- _Instructions to follow_: Copy out every record precisely.
------------------------
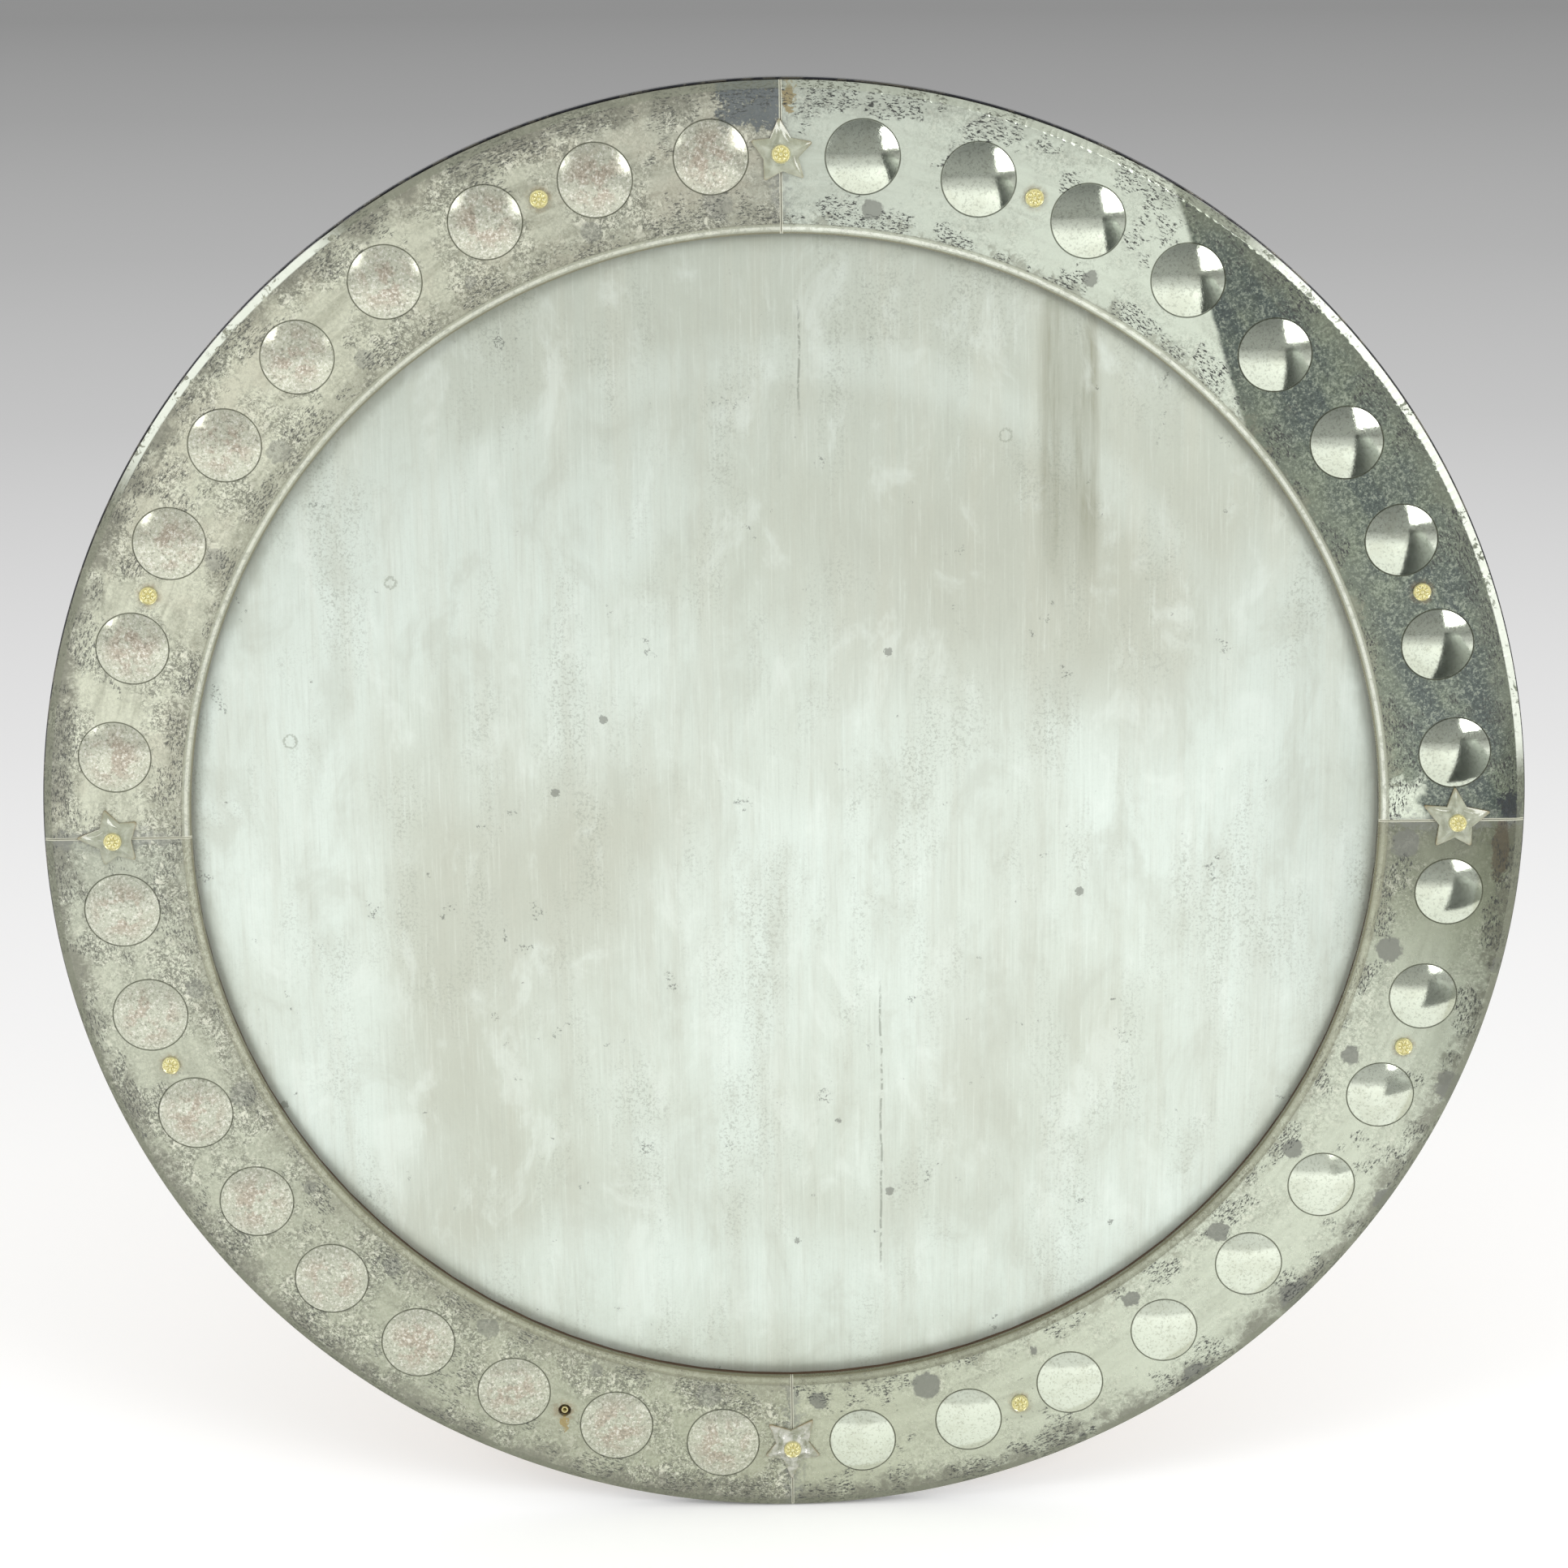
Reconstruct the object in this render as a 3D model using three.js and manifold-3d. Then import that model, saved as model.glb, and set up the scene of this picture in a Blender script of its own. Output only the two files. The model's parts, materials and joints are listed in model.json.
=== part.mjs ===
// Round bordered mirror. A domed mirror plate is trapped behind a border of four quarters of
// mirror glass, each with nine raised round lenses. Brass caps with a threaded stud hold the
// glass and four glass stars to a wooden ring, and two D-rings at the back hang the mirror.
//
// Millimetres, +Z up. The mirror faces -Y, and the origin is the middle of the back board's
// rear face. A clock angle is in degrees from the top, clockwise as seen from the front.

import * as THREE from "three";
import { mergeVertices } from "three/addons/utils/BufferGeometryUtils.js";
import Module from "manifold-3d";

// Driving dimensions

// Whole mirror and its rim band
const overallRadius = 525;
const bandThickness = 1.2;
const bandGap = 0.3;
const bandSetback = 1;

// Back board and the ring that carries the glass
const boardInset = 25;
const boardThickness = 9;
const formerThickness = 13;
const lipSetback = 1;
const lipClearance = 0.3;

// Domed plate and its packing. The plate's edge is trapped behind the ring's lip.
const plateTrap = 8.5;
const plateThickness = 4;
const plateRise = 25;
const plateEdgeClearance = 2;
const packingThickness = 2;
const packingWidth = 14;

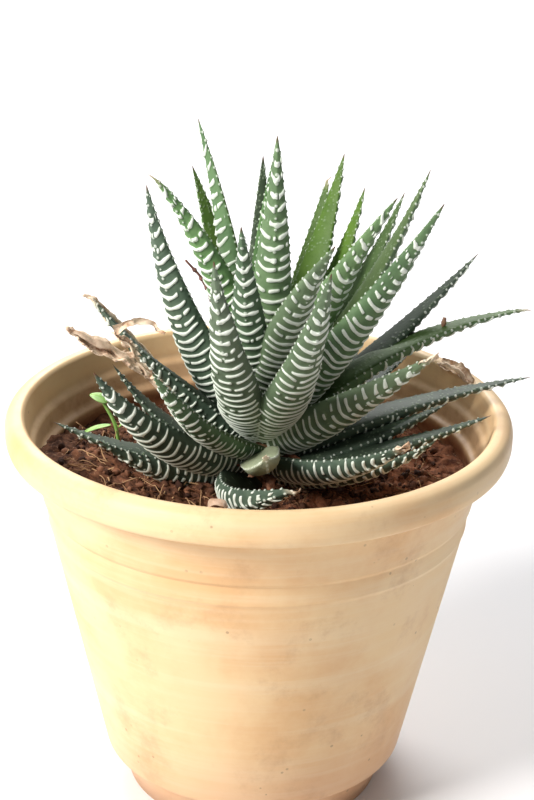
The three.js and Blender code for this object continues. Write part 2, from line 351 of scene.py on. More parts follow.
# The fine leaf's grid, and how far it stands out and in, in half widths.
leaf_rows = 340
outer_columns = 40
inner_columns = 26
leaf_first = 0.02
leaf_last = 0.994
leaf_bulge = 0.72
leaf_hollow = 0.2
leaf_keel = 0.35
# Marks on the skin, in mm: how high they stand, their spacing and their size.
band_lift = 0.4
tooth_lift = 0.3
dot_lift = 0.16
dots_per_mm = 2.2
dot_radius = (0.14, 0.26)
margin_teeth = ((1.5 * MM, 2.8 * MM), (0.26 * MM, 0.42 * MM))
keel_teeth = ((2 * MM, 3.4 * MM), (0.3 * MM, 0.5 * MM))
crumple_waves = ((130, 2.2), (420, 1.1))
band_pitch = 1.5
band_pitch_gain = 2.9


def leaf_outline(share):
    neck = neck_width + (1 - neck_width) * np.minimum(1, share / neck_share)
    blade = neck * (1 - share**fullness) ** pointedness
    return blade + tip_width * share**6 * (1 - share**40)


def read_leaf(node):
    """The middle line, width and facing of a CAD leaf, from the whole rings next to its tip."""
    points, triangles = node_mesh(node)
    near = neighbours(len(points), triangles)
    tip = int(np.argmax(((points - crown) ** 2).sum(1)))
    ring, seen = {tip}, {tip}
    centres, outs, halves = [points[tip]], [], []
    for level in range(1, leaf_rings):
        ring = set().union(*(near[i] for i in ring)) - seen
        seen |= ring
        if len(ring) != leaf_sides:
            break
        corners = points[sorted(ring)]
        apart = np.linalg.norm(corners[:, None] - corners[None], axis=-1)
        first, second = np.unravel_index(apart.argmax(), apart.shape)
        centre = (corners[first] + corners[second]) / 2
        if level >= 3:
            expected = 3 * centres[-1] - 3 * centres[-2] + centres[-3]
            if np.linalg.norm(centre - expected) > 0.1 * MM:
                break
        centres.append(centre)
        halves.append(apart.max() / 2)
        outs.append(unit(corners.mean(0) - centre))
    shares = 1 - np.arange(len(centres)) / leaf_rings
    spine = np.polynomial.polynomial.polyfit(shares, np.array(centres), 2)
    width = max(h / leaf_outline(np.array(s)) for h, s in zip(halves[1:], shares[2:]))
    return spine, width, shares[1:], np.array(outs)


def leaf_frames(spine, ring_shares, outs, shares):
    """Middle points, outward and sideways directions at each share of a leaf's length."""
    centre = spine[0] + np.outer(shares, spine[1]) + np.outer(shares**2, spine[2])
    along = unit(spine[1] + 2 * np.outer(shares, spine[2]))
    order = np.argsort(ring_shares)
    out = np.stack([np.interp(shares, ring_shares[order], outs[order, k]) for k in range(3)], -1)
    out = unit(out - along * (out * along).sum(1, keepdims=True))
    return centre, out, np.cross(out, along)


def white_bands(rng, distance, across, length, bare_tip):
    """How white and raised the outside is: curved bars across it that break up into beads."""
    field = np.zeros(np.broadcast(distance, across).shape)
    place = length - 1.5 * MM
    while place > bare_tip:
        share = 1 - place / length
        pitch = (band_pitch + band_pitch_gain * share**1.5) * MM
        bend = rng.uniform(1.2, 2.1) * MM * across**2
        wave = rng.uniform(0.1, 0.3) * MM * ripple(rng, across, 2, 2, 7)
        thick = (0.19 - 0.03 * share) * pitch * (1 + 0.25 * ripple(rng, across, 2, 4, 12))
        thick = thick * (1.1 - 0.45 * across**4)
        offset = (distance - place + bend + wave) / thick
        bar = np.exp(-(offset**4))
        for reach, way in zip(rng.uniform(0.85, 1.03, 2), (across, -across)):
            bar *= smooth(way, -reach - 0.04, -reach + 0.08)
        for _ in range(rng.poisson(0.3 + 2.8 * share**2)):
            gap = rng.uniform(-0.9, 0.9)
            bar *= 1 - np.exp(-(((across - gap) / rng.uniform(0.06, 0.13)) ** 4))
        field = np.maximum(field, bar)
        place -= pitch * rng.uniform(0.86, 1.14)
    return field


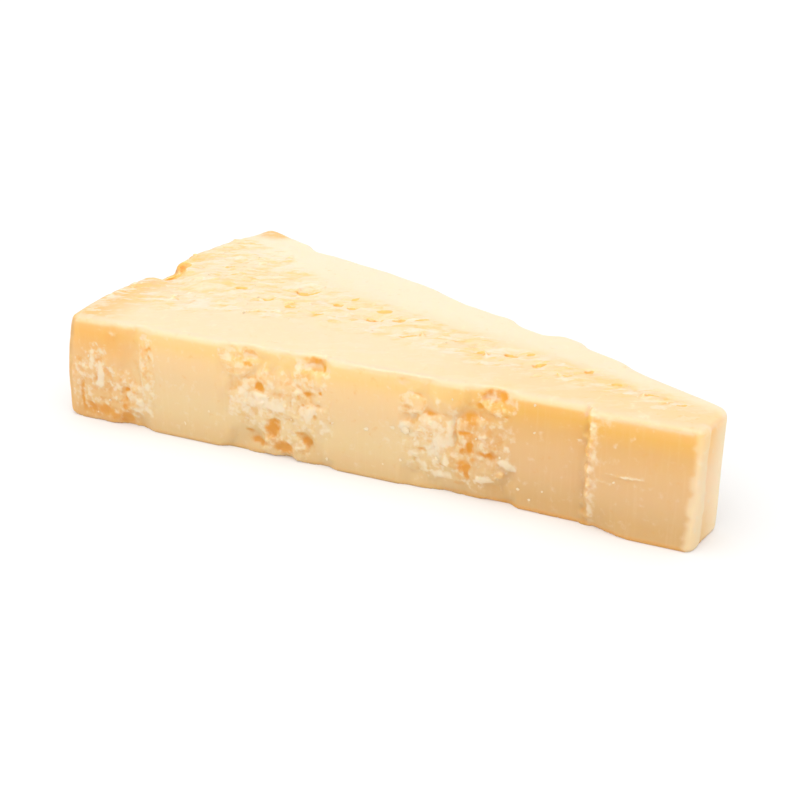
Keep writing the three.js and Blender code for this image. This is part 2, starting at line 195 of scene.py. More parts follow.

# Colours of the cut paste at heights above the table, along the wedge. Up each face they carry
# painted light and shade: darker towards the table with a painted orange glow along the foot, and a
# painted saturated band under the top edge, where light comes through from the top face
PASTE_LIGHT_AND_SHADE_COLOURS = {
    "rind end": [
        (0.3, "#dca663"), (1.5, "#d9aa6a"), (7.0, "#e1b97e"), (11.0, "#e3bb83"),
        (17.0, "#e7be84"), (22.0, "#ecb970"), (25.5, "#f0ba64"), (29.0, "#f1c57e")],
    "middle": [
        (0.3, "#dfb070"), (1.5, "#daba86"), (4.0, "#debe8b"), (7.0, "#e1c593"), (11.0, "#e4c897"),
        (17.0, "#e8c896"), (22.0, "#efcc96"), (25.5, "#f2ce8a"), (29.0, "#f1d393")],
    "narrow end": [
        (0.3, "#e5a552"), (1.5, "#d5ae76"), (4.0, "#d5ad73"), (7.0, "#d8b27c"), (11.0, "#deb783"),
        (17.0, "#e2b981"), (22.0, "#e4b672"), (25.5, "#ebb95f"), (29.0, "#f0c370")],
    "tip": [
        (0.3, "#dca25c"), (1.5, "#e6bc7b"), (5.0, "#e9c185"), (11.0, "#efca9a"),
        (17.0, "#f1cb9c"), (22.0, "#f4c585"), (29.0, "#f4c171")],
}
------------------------
- _Response to the exercise_:
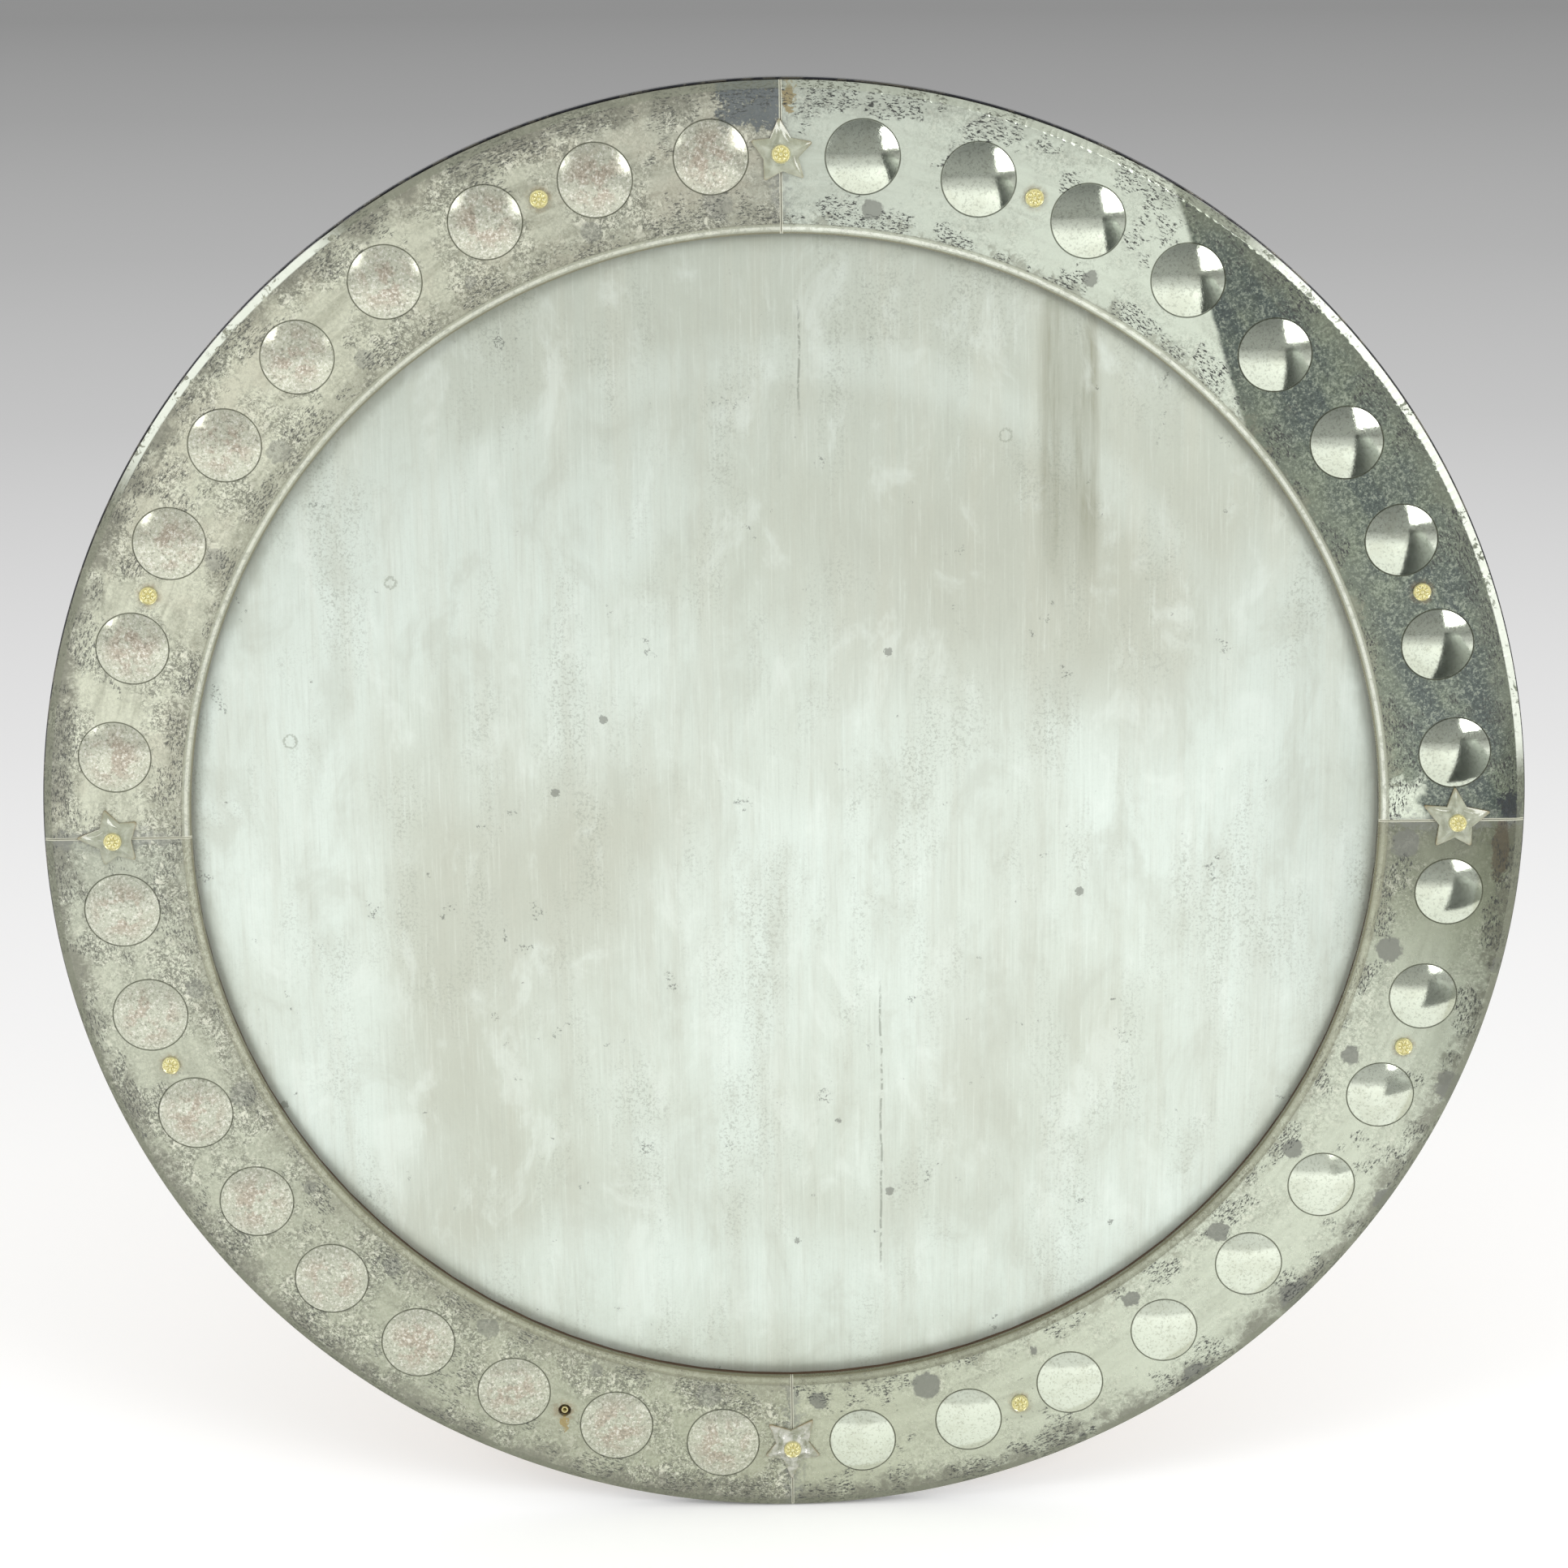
Reconstruct the object in this render as a 3D model using three.js and manifold-3d. Then import that model, saved as model.glb, and set up the scene of this picture in a Blender script of its own. Output only the two files. The model's parts, materials and joints are listed in model.json.
=== part.mjs ===
// Round bordered mirror. A domed mirror plate is trapped behind a border of four quarters of
// mirror glass, each with nine raised round lenses. Brass caps with a threaded stud hold the
// glass and four glass stars to a wooden ring, and two D-rings at the back hang the mirror.
//
// Millimetres, +Z up. The mirror faces -Y, and the origin is the middle of the back board's
// rear face. A clock angle is in degrees from the top, clockwise as seen from the front.

import * as THREE from "three";
import { mergeVertices } from "three/addons/utils/BufferGeometryUtils.js";
import Module from "manifold-3d";

// Driving dimensions

// Whole mirror and its rim band
const overallRadius = 525;
const bandThickness = 1.2;
const bandGap = 0.3;
const bandSetback = 1;

// Back board and the ring that carries the glass
const boardInset = 25;
const boardThickness = 9;
const formerThickness = 13;
const lipSetback = 1;
const lipClearance = 0.3;

// Domed plate and its packing. The plate's edge is trapped behind the ring's lip.
const plateTrap = 8.5;
const plateThickness = 4;
const plateRise = 25;
const plateEdgeClearance = 2;
const packingThickness = 2;
const packingWidth = 14;

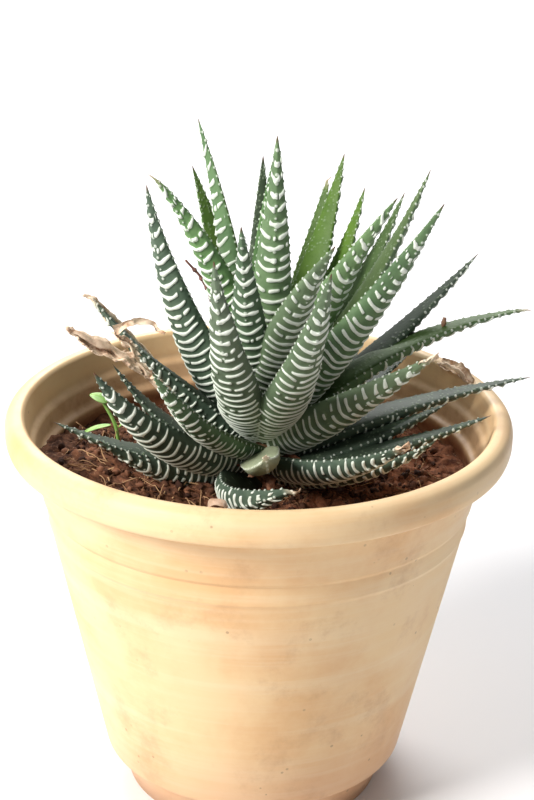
The three.js and Blender code for this object continues. Write part 2, from line 351 of scene.py on. More parts follow.
# The fine leaf's grid, and how far it stands out and in, in half widths.
leaf_rows = 340
outer_columns = 40
inner_columns = 26
leaf_first = 0.02
leaf_last = 0.994
leaf_bulge = 0.72
leaf_hollow = 0.2
leaf_keel = 0.35
# Marks on the skin, in mm: how high they stand, their spacing and their size.
band_lift = 0.4
tooth_lift = 0.3
dot_lift = 0.16
dots_per_mm = 2.2
dot_radius = (0.14, 0.26)
margin_teeth = ((1.5 * MM, 2.8 * MM), (0.26 * MM, 0.42 * MM))
keel_teeth = ((2 * MM, 3.4 * MM), (0.3 * MM, 0.5 * MM))
crumple_waves = ((130, 2.2), (420, 1.1))
band_pitch = 1.5
band_pitch_gain = 2.9


def leaf_outline(share):
    neck = neck_width + (1 - neck_width) * np.minimum(1, share / neck_share)
    blade = neck * (1 - share**fullness) ** pointedness
    return blade + tip_width * share**6 * (1 - share**40)


def read_leaf(node):
    """The middle line, width and facing of a CAD leaf, from the whole rings next to its tip."""
    points, triangles = node_mesh(node)
    near = neighbours(len(points), triangles)
    tip = int(np.argmax(((points - crown) ** 2).sum(1)))
    ring, seen = {tip}, {tip}
    centres, outs, halves = [points[tip]], [], []
    for level in range(1, leaf_rings):
        ring = set().union(*(near[i] for i in ring)) - seen
        seen |= ring
        if len(ring) != leaf_sides:
            break
        corners = points[sorted(ring)]
        apart = np.linalg.norm(corners[:, None] - corners[None], axis=-1)
        first, second = np.unravel_index(apart.argmax(), apart.shape)
        centre = (corners[first] + corners[second]) / 2
        if level >= 3:
            expected = 3 * centres[-1] - 3 * centres[-2] + centres[-3]
            if np.linalg.norm(centre - expected) > 0.1 * MM:
                break
        centres.append(centre)
        halves.append(apart.max() / 2)
        outs.append(unit(corners.mean(0) - centre))
    shares = 1 - np.arange(len(centres)) / leaf_rings
    spine = np.polynomial.polynomial.polyfit(shares, np.array(centres), 2)
    width = max(h / leaf_outline(np.array(s)) for h, s in zip(halves[1:], shares[2:]))
    return spine, width, shares[1:], np.array(outs)


def leaf_frames(spine, ring_shares, outs, shares):
    """Middle points, outward and sideways directions at each share of a leaf's length."""
    centre = spine[0] + np.outer(shares, spine[1]) + np.outer(shares**2, spine[2])
    along = unit(spine[1] + 2 * np.outer(shares, spine[2]))
    order = np.argsort(ring_shares)
    out = np.stack([np.interp(shares, ring_shares[order], outs[order, k]) for k in range(3)], -1)
    out = unit(out - along * (out * along).sum(1, keepdims=True))
    return centre, out, np.cross(out, along)


def white_bands(rng, distance, across, length, bare_tip):
    """How white and raised the outside is: curved bars across it that break up into beads."""
    field = np.zeros(np.broadcast(distance, across).shape)
    place = length - 1.5 * MM
    while place > bare_tip:
        share = 1 - place / length
        pitch = (band_pitch + band_pitch_gain * share**1.5) * MM
        bend = rng.uniform(1.2, 2.1) * MM * across**2
        wave = rng.uniform(0.1, 0.3) * MM * ripple(rng, across, 2, 2, 7)
        thick = (0.19 - 0.03 * share) * pitch * (1 + 0.25 * ripple(rng, across, 2, 4, 12))
        thick = thick * (1.1 - 0.45 * across**4)
        offset = (distance - place + bend + wave) / thick
        bar = np.exp(-(offset**4))
        for reach, way in zip(rng.uniform(0.85, 1.03, 2), (across, -across)):
            bar *= smooth(way, -reach - 0.04, -reach + 0.08)
        for _ in range(rng.poisson(0.3 + 2.8 * share**2)):
            gap = rng.uniform(-0.9, 0.9)
            bar *= 1 - np.exp(-(((across - gap) / rng.uniform(0.06, 0.13)) ** 4))
        field = np.maximum(field, bar)
        place -= pitch * rng.uniform(0.86, 1.14)
    return field


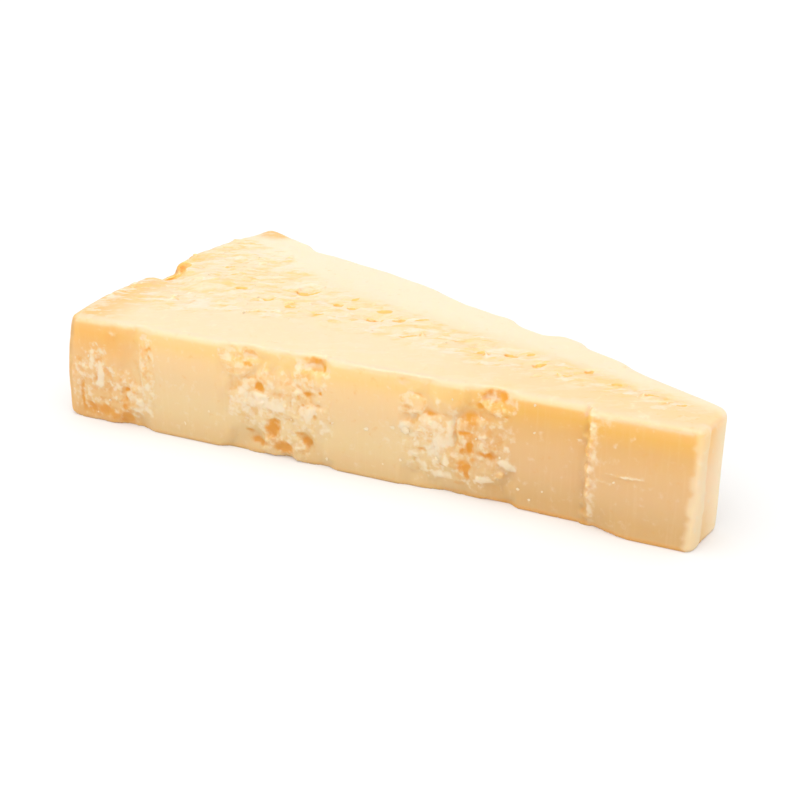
Keep writing the three.js and Blender code for this image. This is part 2, starting at line 195 of scene.py. More parts follow.

# Colours of the cut paste at heights above the table, along the wedge. Up each face they carry
# painted light and shade: darker towards the table with a painted orange glow along the foot, and a
# painted saturated band under the top edge, where light comes through from the top face
PASTE_LIGHT_AND_SHADE_COLOURS = {
    "rind end": [
        (0.3, "#dca663"), (1.5, "#d9aa6a"), (7.0, "#e1b97e"), (11.0, "#e3bb83"),
        (17.0, "#e7be84"), (22.0, "#ecb970"), (25.5, "#f0ba64"), (29.0, "#f1c57e")],
    "middle": [
        (0.3, "#dfb070"), (1.5, "#daba86"), (4.0, "#debe8b"), (7.0, "#e1c593"), (11.0, "#e4c897"),
        (17.0, "#e8c896"), (22.0, "#efcc96"), (25.5, "#f2ce8a"), (29.0, "#f1d393")],
    "narrow end": [
        (0.3, "#e5a552"), (1.5, "#d5ae76"), (4.0, "#d5ad73"), (7.0, "#d8b27c"), (11.0, "#deb783"),
        (17.0, "#e2b981"), (22.0, "#e4b672"), (25.5, "#ebb95f"), (29.0, "#f0c370")],
    "tip": [
        (0.3, "#dca25c"), (1.5, "#e6bc7b"), (5.0, "#e9c185"), (11.0, "#efca9a"),
        (17.0, "#f1cb9c"), (22.0, "#f4c585"), (29.0, "#f4c171")],
}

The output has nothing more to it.